**WORK TO BE COMPLETED:** Your task is to print all of the data word for word.
>> Start COLLECTED MATERIAL
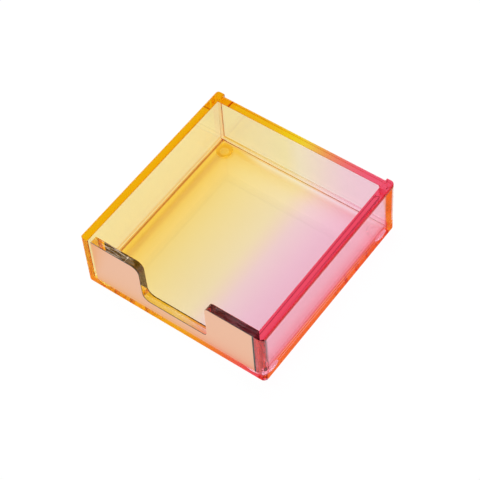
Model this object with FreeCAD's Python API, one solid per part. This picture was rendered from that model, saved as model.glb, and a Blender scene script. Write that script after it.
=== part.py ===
import FreeCAD, Part
import math
import os

# An open square tray of tinted acrylic sheet for a block of notes, standing on four round feet.
# Millimetres. +Z is up and the finger notch faces -Y.
# The origin lies on the surface that the feet stand on, under the middle of the tray.

# The whole tray, without its feet
tray_width = 95.0
tray_depth = 97.5
body_height = 30.5

# Sheet thicknesses
base_thickness = 4.2
side_thickness = 4.4
back_thickness = 4.4
panel_thickness = 3.7
film_thickness = 0.3

# Edges and seams
corner_radius = 2.2
rim_radius = 1.3
polish_radius = 0.3
back_recess = 0.7
panel_end_gap = 1.7

# The finger notch in the front panel
notch_rim_width = 34.4
notch_floor_width = 33.6
notch_shift = 1.1
sill_height = 5.6
notch_left_radius = 4.0
notch_right_radius = 2.0

# The feet
foot_diameter = 8.0
foot_height = 1.5
foot_skirt = 0.4
foot_flat_diameter = 4.4
foot_inset = 8.0

# Places worked out from the sizes above
half_width = tray_width / 2
half_depth = tray_depth / 2
inner_half_width = half_width - side_thickness
floor_z = foot_height + base_thickness
rim_z = foot_height + body_height
panel_front_y = film_thickness - half_depth
back_face_y = half_depth - back_recess
panel_left_x = panel_end_gap - inner_half_width
sill_z = floor_z + sill_height

SIDES = {"left": -1, "right": 1}
ENDS = {"front": -1, "back": 1}

# The most of a sheet's thickness that one rounded edge may take, and how level an edge has to be
rounding_limit_share = 0.3
level_share = 0.01


def corner_arc(before, corner, after, radius):
    """The start, middle and end of the arc that rounds a corner."""
    arriving = (before - corner).normalize()
    leaving = (after - corner).normalize()
    half_angle = arriving.getAngle(leaving) / 2
    inward = (arriving + leaving).normalize()
    reach = radius / math.tan(half_angle)
    centre = corner + inward * (radius / math.sin(half_angle))
    return corner + arriving * reach, centre - inward * radius, corner + leaving * reach


def outline_face(corners):
    """A flat face from (point, radius) corners, where a radius of 0 is a sharp corner."""
    count = len(corners)
    turns = []
    for i, (corner, radius) in enumerate(corners):
        if radius > 0:
            before = corners[i - 1][0]
            after = corners[(i + 1) % count][0]
            turns.append(corner_arc(before, corner, after, radius))
        else:
            turns.append((corner,))
    edges = []
    for i, turn in enumerate(turns):
        if len(turn) > 1:
            edges.append(Part.Arc(*turn).toShape())
        next_turn = turns[(i + 1) % count]
        edges.append(Part.LineSegment(turn[-1], next_turn[0]).toShape())
    return Part.Face(Part.Wire(edges))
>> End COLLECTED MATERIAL
**RESULT OF THE TASK:**
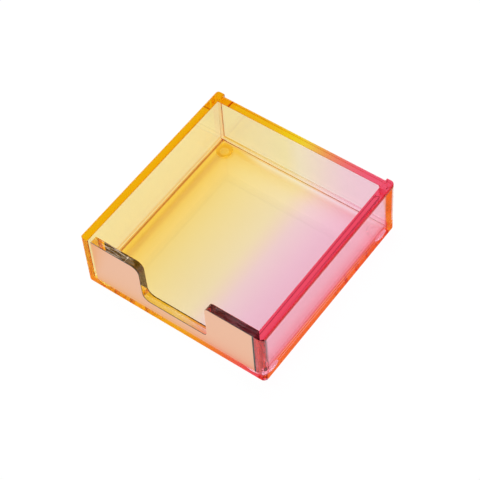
Model this object with FreeCAD's Python API, one solid per part. This picture was rendered from that model, saved as model.glb, and a Blender scene script. Write that script after it.
=== part.py ===
import FreeCAD, Part
import math
import os

# An open square tray of tinted acrylic sheet for a block of notes, standing on four round feet.
# Millimetres. +Z is up and the finger notch faces -Y.
# The origin lies on the surface that the feet stand on, under the middle of the tray.

# The whole tray, without its feet
tray_width = 95.0
tray_depth = 97.5
body_height = 30.5

# Sheet thicknesses
base_thickness = 4.2
side_thickness = 4.4
back_thickness = 4.4
panel_thickness = 3.7
film_thickness = 0.3

# Edges and seams
corner_radius = 2.2
rim_radius = 1.3
polish_radius = 0.3
back_recess = 0.7
panel_end_gap = 1.7

# The finger notch in the front panel
notch_rim_width = 34.4
notch_floor_width = 33.6
notch_shift = 1.1
sill_height = 5.6
notch_left_radius = 4.0
notch_right_radius = 2.0

# The feet
foot_diameter = 8.0
foot_height = 1.5
foot_skirt = 0.4
foot_flat_diameter = 4.4
foot_inset = 8.0

# Places worked out from the sizes above
half_width = tray_width / 2
half_depth = tray_depth / 2
inner_half_width = half_width - side_thickness
floor_z = foot_height + base_thickness
rim_z = foot_height + body_height
panel_front_y = film_thickness - half_depth
back_face_y = half_depth - back_recess
panel_left_x = panel_end_gap - inner_half_width
sill_z = floor_z + sill_height

SIDES = {"left": -1, "right": 1}
ENDS = {"front": -1, "back": 1}

# The most of a sheet's thickness that one rounded edge may take, and how level an edge has to be
rounding_limit_share = 0.3
level_share = 0.01


def corner_arc(before, corner, after, radius):
    """The start, middle and end of the arc that rounds a corner."""
    arriving = (before - corner).normalize()
    leaving = (after - corner).normalize()
    half_angle = arriving.getAngle(leaving) / 2
    inward = (arriving + leaving).normalize()
    reach = radius / math.tan(half_angle)
    centre = corner + inward * (radius / math.sin(half_angle))
    return corner + arriving * reach, centre - inward * radius, corner + leaving * reach


def outline_face(corners):
    """A flat face from (point, radius) corners, where a radius of 0 is a sharp corner."""
    count = len(corners)
    turns = []
    for i, (corner, radius) in enumerate(corners):
        if radius > 0:
            before = corners[i - 1][0]
            after = corners[(i + 1) % count][0]
            turns.append(corner_arc(before, corner, after, radius))
        else:
            turns.append((corner,))
    edges = []
    for i, turn in enumerate(turns):
        if len(turn) > 1:
            edges.append(Part.Arc(*turn).toShape())
        next_turn = turns[(i + 1) % count]
        edges.append(Part.LineSegment(turn[-1], next_turn[0]).toShape())
    return Part.Face(Part.Wire(edges))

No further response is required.